--- Start Collected material ---

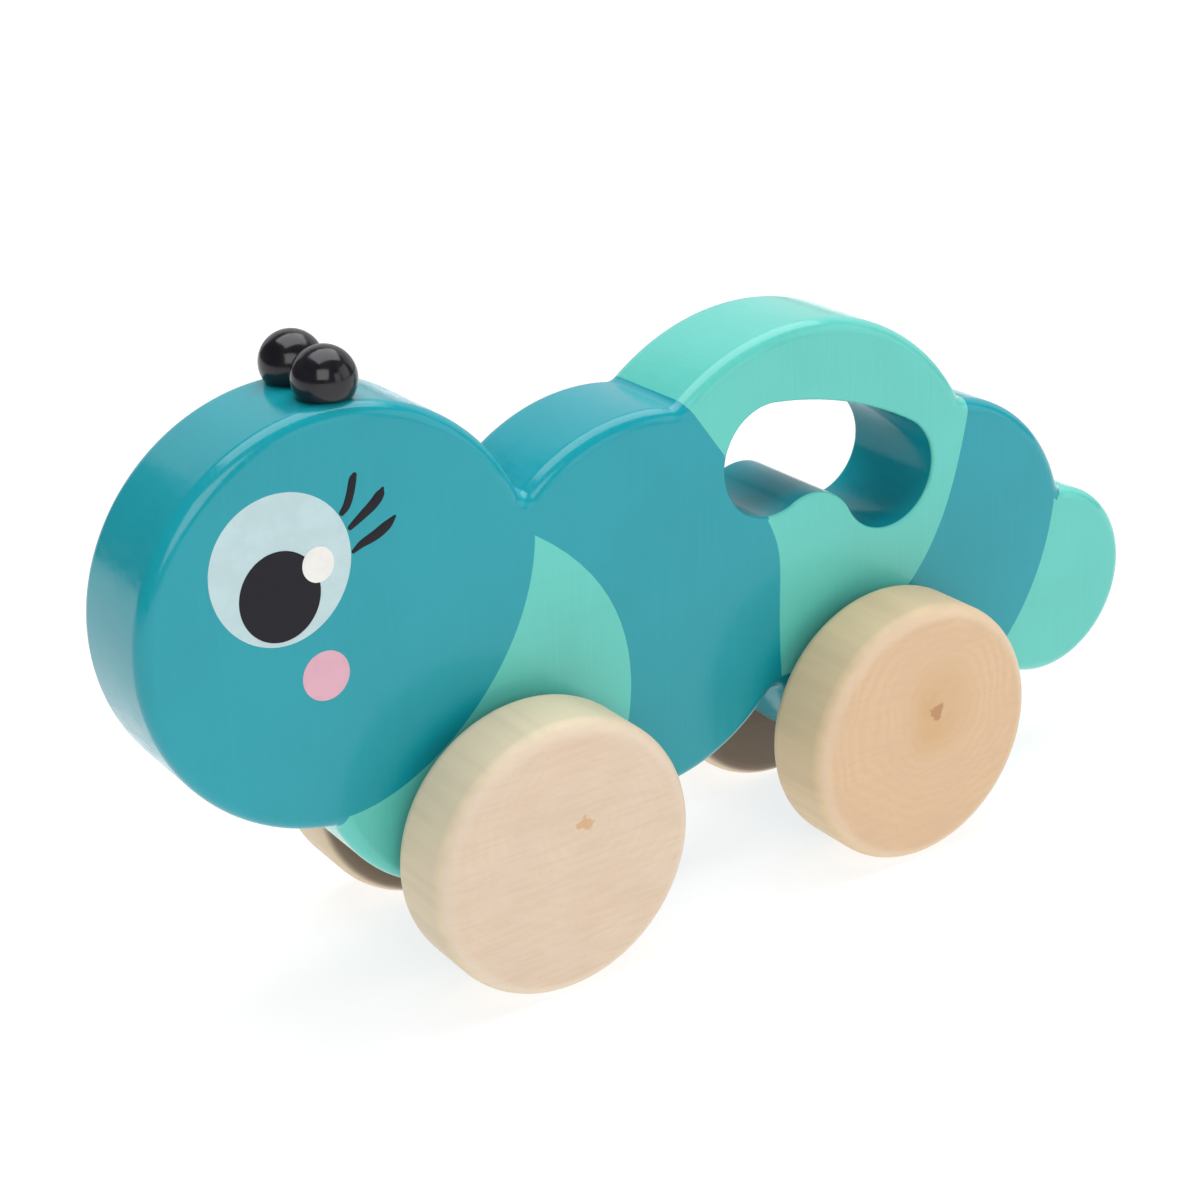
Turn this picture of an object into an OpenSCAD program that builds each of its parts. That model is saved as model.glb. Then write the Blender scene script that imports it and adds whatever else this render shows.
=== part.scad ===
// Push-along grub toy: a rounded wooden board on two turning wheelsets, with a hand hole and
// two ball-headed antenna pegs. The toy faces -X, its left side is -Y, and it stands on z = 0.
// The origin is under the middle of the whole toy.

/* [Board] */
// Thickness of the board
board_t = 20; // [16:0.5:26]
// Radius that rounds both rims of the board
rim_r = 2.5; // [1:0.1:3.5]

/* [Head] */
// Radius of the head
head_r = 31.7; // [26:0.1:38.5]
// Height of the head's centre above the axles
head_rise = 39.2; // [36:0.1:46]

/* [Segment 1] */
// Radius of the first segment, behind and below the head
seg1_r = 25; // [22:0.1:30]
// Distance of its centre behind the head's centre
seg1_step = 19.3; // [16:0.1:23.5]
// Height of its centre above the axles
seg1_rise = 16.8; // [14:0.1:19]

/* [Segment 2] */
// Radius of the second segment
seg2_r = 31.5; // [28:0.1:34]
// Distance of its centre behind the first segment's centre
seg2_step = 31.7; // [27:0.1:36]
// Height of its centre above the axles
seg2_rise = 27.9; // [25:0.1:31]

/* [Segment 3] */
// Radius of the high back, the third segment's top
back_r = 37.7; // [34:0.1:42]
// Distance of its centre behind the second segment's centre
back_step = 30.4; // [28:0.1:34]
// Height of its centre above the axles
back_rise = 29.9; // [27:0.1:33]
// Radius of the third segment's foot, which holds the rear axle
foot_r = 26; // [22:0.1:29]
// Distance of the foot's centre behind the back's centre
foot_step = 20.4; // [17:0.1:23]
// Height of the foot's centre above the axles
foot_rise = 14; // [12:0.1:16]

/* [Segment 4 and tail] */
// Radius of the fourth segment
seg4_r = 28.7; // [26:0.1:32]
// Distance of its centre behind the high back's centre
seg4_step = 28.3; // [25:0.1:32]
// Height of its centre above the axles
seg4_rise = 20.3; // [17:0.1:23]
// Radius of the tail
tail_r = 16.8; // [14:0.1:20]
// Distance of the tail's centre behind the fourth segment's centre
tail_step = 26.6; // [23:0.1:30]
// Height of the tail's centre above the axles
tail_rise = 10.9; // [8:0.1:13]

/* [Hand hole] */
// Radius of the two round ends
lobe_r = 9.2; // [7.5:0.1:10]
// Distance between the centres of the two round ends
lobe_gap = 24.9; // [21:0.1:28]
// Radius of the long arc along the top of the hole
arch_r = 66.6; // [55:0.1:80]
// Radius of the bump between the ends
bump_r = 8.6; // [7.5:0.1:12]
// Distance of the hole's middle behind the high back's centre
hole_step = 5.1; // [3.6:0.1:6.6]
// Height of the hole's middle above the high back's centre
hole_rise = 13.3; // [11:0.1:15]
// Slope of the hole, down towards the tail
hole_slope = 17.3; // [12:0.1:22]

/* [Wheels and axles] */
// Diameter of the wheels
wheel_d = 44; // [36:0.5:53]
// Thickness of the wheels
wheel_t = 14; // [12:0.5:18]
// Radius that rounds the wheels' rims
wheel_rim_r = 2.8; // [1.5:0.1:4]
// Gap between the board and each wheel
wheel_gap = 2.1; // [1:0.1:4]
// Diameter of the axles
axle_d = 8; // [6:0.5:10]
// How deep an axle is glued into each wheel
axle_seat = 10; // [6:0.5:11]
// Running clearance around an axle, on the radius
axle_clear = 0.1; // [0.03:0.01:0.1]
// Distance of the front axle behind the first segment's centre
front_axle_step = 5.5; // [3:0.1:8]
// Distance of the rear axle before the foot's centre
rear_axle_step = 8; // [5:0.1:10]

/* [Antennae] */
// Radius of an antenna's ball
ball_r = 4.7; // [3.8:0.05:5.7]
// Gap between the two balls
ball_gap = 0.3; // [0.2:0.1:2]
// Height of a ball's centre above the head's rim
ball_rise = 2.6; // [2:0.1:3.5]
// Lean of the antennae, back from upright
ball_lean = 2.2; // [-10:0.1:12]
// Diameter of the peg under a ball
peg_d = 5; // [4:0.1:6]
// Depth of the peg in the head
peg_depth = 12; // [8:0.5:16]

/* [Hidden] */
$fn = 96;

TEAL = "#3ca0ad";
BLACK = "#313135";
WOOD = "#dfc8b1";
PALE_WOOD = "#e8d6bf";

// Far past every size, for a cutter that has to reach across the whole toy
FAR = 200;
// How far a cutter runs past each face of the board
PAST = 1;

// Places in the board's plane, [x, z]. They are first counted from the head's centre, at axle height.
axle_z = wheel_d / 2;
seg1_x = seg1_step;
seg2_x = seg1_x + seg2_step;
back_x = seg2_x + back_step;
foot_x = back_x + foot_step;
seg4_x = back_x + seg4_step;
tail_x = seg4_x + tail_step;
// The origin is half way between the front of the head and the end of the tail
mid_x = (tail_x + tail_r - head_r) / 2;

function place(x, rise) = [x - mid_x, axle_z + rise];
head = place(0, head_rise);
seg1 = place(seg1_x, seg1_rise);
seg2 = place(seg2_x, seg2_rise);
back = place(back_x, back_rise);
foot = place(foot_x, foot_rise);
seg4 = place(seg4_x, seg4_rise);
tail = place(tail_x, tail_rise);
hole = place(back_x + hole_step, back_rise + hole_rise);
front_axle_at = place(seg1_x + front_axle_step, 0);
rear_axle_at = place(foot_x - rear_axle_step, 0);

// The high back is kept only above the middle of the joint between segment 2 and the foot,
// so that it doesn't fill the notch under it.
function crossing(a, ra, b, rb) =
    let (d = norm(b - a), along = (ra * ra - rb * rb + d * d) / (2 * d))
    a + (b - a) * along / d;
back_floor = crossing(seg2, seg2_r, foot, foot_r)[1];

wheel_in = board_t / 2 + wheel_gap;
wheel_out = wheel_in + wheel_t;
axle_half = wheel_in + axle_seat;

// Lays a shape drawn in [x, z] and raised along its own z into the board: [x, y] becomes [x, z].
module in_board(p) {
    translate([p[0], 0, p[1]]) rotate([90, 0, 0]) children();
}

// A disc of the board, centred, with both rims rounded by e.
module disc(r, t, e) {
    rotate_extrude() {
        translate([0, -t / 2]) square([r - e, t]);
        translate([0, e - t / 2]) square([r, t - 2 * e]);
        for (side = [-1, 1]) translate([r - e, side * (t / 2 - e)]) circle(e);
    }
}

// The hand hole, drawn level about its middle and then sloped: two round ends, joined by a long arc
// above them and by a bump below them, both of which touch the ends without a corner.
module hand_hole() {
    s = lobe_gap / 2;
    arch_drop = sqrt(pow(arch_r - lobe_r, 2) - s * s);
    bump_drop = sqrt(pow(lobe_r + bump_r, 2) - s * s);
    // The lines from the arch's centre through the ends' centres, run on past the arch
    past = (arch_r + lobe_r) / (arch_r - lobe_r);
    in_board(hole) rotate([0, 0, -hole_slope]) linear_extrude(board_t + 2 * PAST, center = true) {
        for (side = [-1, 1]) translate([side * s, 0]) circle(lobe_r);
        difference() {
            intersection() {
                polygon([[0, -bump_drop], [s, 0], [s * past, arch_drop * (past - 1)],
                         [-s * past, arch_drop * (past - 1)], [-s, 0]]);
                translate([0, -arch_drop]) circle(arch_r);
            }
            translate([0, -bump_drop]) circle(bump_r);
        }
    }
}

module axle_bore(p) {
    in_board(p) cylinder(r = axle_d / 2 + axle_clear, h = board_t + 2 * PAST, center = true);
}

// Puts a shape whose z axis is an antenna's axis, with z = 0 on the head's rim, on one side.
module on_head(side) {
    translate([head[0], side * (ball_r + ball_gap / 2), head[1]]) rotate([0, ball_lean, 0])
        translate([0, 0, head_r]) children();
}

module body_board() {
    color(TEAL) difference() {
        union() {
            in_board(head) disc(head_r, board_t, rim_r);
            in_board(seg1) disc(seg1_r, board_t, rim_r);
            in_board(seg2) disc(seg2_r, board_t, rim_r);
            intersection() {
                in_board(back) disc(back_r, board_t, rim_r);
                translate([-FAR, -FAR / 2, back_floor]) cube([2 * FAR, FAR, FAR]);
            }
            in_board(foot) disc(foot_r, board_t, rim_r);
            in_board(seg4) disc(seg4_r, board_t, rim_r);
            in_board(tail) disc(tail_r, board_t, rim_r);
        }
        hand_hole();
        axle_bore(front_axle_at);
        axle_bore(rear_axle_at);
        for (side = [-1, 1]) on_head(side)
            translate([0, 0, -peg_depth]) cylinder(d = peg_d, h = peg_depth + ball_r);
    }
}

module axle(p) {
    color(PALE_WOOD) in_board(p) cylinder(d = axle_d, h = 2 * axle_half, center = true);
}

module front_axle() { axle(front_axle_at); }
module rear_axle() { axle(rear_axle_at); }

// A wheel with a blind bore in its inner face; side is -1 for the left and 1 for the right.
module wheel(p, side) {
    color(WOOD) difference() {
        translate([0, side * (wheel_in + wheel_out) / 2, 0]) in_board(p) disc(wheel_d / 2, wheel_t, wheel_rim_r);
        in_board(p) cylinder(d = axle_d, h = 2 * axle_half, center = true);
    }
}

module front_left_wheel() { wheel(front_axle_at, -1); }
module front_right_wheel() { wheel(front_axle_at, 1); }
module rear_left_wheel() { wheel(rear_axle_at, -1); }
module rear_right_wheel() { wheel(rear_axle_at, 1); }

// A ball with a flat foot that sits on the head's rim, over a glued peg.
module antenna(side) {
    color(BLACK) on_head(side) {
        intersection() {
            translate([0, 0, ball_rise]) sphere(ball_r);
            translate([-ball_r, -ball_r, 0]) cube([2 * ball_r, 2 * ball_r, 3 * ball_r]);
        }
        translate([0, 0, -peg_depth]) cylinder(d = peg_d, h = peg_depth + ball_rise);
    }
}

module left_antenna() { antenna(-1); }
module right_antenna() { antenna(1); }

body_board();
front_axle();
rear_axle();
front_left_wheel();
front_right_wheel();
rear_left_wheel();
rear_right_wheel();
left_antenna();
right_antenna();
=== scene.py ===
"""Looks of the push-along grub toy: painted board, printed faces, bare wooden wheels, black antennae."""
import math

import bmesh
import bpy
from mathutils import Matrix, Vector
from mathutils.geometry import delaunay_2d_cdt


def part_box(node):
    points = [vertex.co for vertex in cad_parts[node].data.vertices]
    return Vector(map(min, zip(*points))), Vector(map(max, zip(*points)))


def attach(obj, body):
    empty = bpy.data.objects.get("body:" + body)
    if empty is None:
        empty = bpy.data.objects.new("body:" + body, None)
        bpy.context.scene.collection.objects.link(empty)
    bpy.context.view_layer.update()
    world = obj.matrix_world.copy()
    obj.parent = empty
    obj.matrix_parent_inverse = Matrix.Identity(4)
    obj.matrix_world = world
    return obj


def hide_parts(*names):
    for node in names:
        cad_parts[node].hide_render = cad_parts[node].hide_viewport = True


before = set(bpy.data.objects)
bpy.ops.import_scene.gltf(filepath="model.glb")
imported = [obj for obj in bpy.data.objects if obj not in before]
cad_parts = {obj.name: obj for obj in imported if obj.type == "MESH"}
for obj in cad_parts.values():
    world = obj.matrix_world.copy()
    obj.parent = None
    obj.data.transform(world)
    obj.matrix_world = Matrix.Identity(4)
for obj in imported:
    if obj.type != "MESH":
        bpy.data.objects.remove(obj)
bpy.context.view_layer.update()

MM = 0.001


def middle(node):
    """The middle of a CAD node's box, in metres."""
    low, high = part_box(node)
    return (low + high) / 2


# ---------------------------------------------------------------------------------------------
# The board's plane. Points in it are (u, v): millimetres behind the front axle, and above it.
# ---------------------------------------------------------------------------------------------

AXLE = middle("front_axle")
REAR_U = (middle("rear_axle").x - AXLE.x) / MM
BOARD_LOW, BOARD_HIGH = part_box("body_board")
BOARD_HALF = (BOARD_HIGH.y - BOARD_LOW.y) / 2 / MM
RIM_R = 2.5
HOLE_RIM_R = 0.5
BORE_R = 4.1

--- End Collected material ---

→ **Description of the task**:
Everything from the first line of the material through the line containing "foot_rise = 14; // [12:0.1:16]" is to be printed exactly; lines after that are to be left out.

→ **Correct answer**:
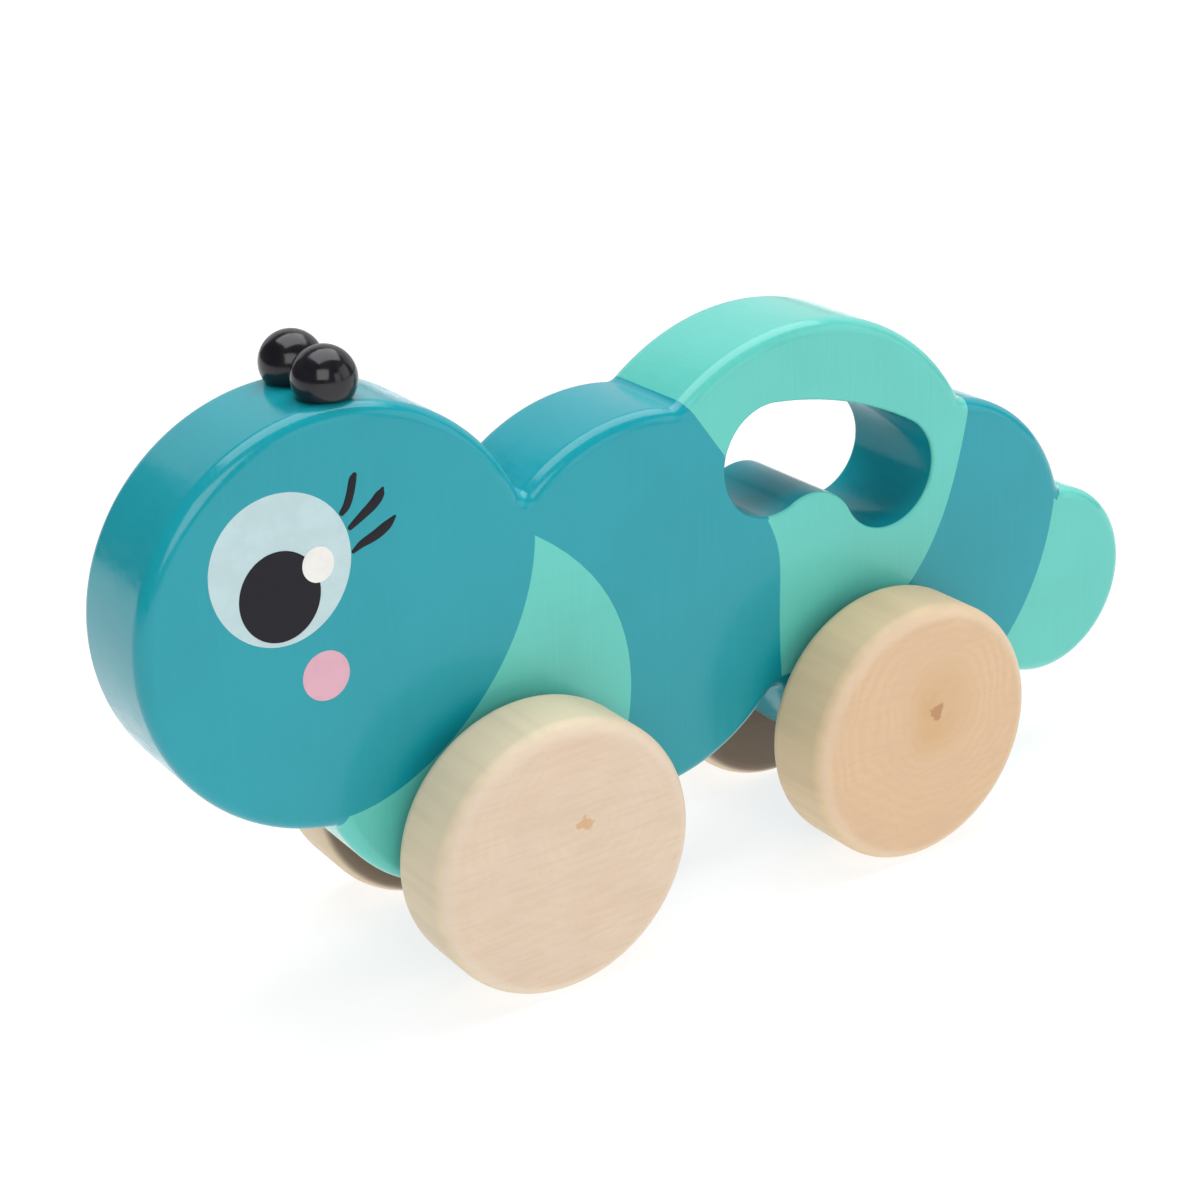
Turn this picture of an object into an OpenSCAD program that builds each of its parts. That model is saved as model.glb. Then write the Blender scene script that imports it and adds whatever else this render shows.
=== part.scad ===
// Push-along grub toy: a rounded wooden board on two turning wheelsets, with a hand hole and
// two ball-headed antenna pegs. The toy faces -X, its left side is -Y, and it stands on z = 0.
// The origin is under the middle of the whole toy.

/* [Board] */
// Thickness of the board
board_t = 20; // [16:0.5:26]
// Radius that rounds both rims of the board
rim_r = 2.5; // [1:0.1:3.5]

/* [Head] */
// Radius of the head
head_r = 31.7; // [26:0.1:38.5]
// Height of the head's centre above the axles
head_rise = 39.2; // [36:0.1:46]

/* [Segment 1] */
// Radius of the first segment, behind and below the head
seg1_r = 25; // [22:0.1:30]
// Distance of its centre behind the head's centre
seg1_step = 19.3; // [16:0.1:23.5]
// Height of its centre above the axles
seg1_rise = 16.8; // [14:0.1:19]

/* [Segment 2] */
// Radius of the second segment
seg2_r = 31.5; // [28:0.1:34]
// Distance of its centre behind the first segment's centre
seg2_step = 31.7; // [27:0.1:36]
// Height of its centre above the axles
seg2_rise = 27.9; // [25:0.1:31]

/* [Segment 3] */
// Radius of the high back, the third segment's top
back_r = 37.7; // [34:0.1:42]
// Distance of its centre behind the second segment's centre
back_step = 30.4; // [28:0.1:34]
// Height of its centre above the axles
back_rise = 29.9; // [27:0.1:33]
// Radius of the third segment's foot, which holds the rear axle
foot_r = 26; // [22:0.1:29]
// Distance of the foot's centre behind the back's centre
foot_step = 20.4; // [17:0.1:23]
// Height of the foot's centre above the axles
foot_rise = 14; // [12:0.1:16]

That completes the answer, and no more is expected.